Patients often see an orthopedic surgeon about knee pain. There can be many reasons for knee pain, including injury, overuse, and arthritis. In recent years there have been many advances in orthopedic surgery, including advances in arthroscopic surgery and knee replacement.
But what can be done if someone injures a knee and damages part of the joint's surface? It is meant to be a smooth, gliding surface. Many patients with injuries or certain conditions are much too young to consider joint replacement. What options do they have?
Surgeons have several techniques to deal with these "potholes" on the joint surface. One is that they can drill small holes or create micro-fractures to stimulate a healing response, hoping a repair layer (though not the same as cartilage) will form. Another method includes the growth and injection of cartilage cells under a tissue patch sown over the defect. Or small plugs can be taken from less critical areas of the knee to be placed side by rise to fill the area, similar to a mosaic. Each of these methods has its advantages and disadvantages, and certain methods are more appropriate depending on the situation.
One of the most challenging problems is if the defect or pothole is large and in a critical position for bearing weight. One solution for this problem is an osteochondral allograft. Osteochondral means a graft that has both the cartilage surface and the underlying bone. Allograft means the tissue has been obtained from an organ or tissue donor. This technique resurfaces the joint with cartilage. It is necessary to have the underlying bone as a way to attach the plug-shaped graft, and many patients have a defect in the bone as well. To perform this procedure, a graft is needed from a tissue bank. This usually means the patient is put on a waiting list until a donor is available. A tissue bank can subdivide a knee to help multiple patients, sending only the needed part for each patient. Frequently asked questions are whether these grafts can be rejected and whether anti-rejection medicines are needed.

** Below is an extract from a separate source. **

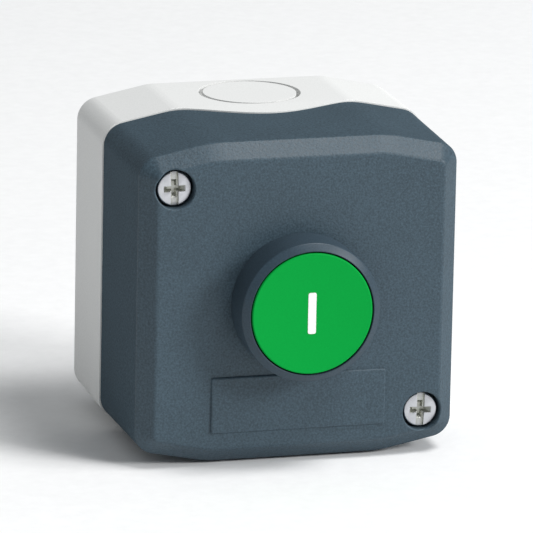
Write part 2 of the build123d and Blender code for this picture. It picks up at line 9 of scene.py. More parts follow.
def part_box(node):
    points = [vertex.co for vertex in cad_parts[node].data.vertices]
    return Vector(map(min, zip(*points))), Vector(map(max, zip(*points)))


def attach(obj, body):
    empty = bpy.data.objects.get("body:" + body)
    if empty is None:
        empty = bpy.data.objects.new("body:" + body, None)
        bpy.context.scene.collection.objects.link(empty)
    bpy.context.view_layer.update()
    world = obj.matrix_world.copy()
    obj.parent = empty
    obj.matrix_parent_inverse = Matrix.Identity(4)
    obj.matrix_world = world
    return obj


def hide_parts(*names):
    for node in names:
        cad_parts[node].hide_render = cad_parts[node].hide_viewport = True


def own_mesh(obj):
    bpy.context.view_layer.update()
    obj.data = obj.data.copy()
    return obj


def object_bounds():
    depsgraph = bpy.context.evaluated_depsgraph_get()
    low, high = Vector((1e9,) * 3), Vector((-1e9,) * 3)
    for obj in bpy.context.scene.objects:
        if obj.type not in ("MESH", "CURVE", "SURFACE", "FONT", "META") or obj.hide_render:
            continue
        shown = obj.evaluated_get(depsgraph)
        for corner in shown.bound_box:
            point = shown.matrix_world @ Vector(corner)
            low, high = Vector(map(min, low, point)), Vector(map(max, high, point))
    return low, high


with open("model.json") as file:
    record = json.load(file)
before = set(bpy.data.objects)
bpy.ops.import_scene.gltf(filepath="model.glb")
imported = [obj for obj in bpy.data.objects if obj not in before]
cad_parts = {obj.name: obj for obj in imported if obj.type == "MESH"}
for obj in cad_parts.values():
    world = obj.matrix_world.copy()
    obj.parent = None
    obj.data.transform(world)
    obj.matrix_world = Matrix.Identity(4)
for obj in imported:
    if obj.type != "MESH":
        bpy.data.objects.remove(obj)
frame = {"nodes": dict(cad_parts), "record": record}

Because cartilage has no blood vessels and the bone can be washed of most blood cells, anti-rejection medications are not needed.
When a graft is available, the surgery must be done within a few days while the cartilage cells are viable. The knee is opened with a small incision, and the defect, or hole, is drilled out to a round shape. Next, the same position on the graft is located and a "plug" of the same size is obtained using a coring reamer. The plug now fits in the hole to eliminate the defect. Small screws are sometimes used to help hold the graft in place while it heals to the surrounding bone.
After surgery, knee motion is started immediately, because motion is healthy for the joint surface and promotes healing. Patients use crutches for six weeks, because weight bearing might cause small amounts of motion that could interfere with healing.
While many patients have small defects and require no treatment, the less frequent, but more disabling, large defects may be addressed by an osteochondral allograft when few or no other options exist.